Visual processing occurs at a subconscious level. In order to quickly perform these tasks, certain assumptions (heuristics) have been hardwired into our brains. An example of this is the Crater Illusion. We evolved with light sources (Sun and Moon) overhead, so our perception of whether an object is concave or convex can be altered by how the light is shone on the object. By taking advantage of other assumptions, we can also fool our perception of color and movement.
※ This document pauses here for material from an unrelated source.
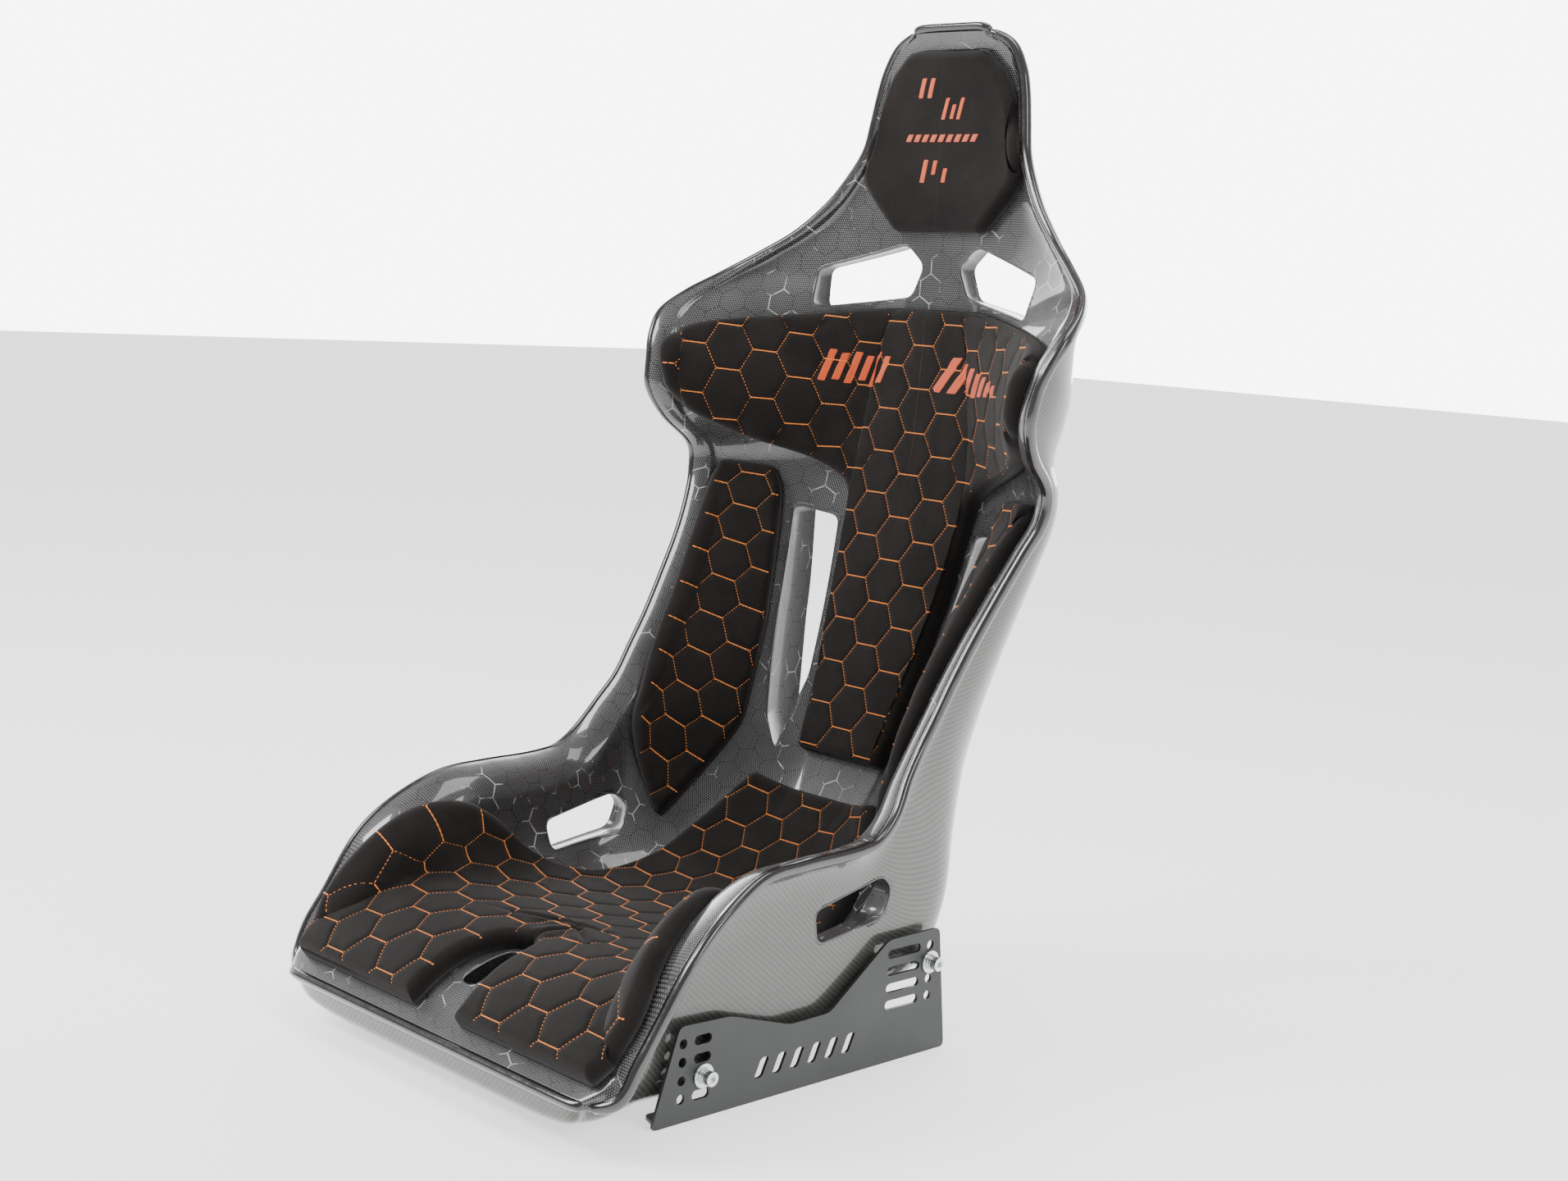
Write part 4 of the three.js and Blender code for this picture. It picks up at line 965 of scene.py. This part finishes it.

Photography can produce dramatic pictures by masking or altering the visual cues present in a scene. While perusing your friend's Facebook or Instagram feed you may see humorous pictures taking advantage of parallax errors and forced perspective. For example, by carefully lining up the camera, the subject and a distant object can appear to be in the same plane and of similar scale. This can make people look much bigger or smaller, depending on the positioning and identity of the other object. This trick has been used in films such as Lord of the Rings to allow actors of average height to play hobbits. Part of this effect is achieved by using a wide depth of field, that is most of the scene is in focus. A narrow depth of field results in a limited portion of the scene in focus and the rest blurry. Known as "bokeh", the out of focus portion of an image can be used to draw the eye to the subject of the picture. This technique is often employed in portraiture and mimics our vision when we are looking directly at an individual.
The ability of our eyes to selectively focus is limited, particularly close up. With age this can become even more difficult, requiring the use of reading glasses or bifocals. However, the takeaway is that the closer a group of objects is, the harder it will be to have them all in focus. With objects in the distance, such as a landscape, our eyes or the camera can focus to infinity, providing a wide depth of field. Therefore, what and how much of a scene is in focus provide clues as to relative size.
Using specialized lenses or post-processing, a scene can be altered to give the impression that one is looking at a miniature. The lenses, tilt-shift, are horrendously expensive and of limited usefulness. Fortunately, programs like Photoshop and Instagram include filters designed to mimic this effect.
If you've been following up till now then you can probably guess why this miniaturization effect works. In the top picture the entire scene is in focus, just as it would be if we were staring off into the distance. The bottom picture has the top and bottom blurred with only small area in the center focused. This is how we would see a diorama on a table in front of us. Even armed with the knowledge of an object's true size, it can be hard to "see" past our brain's initial interpretation.
Facial recognition is very important to humans. For children, being able to identify their parents is critical to their survival. Before they can walk infants can recognize when their mother or father enters a room. Later in life, the ability to distinguish friend from foe is equally necessary for survival. Due to this, evolution has led to the dedicated neural processing of faces. This means we have a bias toward detecting faces...even when they aren't actually there. Examples of mis-identification (pareidolia) include the face on Mars and the countless variations in "Jesus is on my grilled cheese". Certain individuals suffer from prosopagnosia or the inability to recognize faces, famously Brad Pitt has suggested he was born with the condition. The late, great neuroscientist Oliver Sacks chronicled the difficulties of a man possessing a degenerative brain disorder that slowly robbed him of his ability to identify objects (The Man Who Mistook His Wife for a Hat). Brain damage can also suddenly induce this condition.